Right up to its final moments, Where Your Eyes Don’t Go stays true to its brief. The game ends when you are tapped on the shoulder. The lights come up, and a cock-headed cast applauds, grinning ear to ear. The disconcerting gesture implies a further, different threat, to the conquered, darkened maze. Its a feeling of disarming uncertainty worth protracting; right up until the audience leaves the space. While it was nice to be greeted by Fishwick, maze mastermind and purveyor of fine scares, and the auxiliary cast in the foyer, it perverted a brilliant feeling.
So, at times, the project might feel a bit rough-hewn, but Where Your Eyes Don’t Go definitely manages to indulge the powerful thirst for immersion that is characteristically the domain of screens and controllers and Skyrim and Warcraft. This feeling, realised in the flesh, is incredible. It ruins the ability to properly disbelieve, and electrifies the experience beyond what is possible within the constraints of a normal performer/audience dynamic. It is, everything else aside, staggering fun.
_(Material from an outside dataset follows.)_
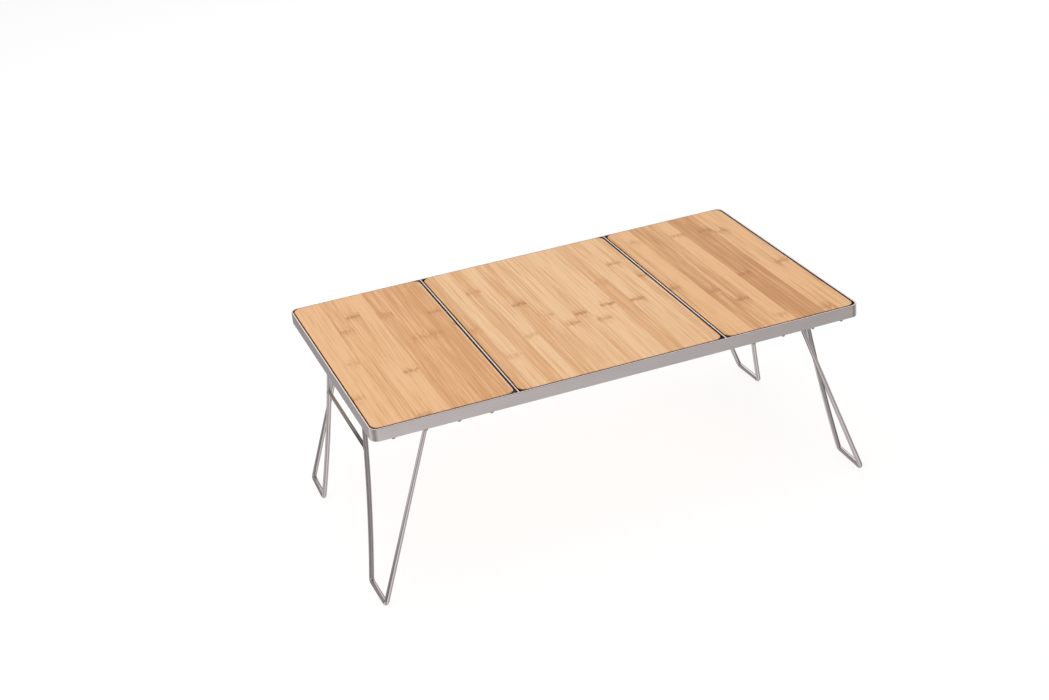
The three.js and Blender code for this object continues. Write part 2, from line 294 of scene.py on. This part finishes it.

Nobody talks about this show without interjecting over others; eyes are wide; everybody trembles a little; you foam at the mouth. It is a special experiment and a tremendous success, which hopefully – in symphony with the spectacular popularity of the burgeoning Zedtown, the mainstream and serious immersive preamble to Sport for Jove’s recent production of The Crucible, and a retired German destroyer being converted into a Battlestar Galactica LARP – suggests the mainstream adoption of a new, very special kind of live entertainment.
This is one of the most exciting and original pursuits staged in The Cellar that I have ever seen. I am thrilled to hear whispers of plans for O-Week. I hope the Jetpack Collective continues to build more brilliant worlds. I will play every time. I am a child again. More! Yes! Woo!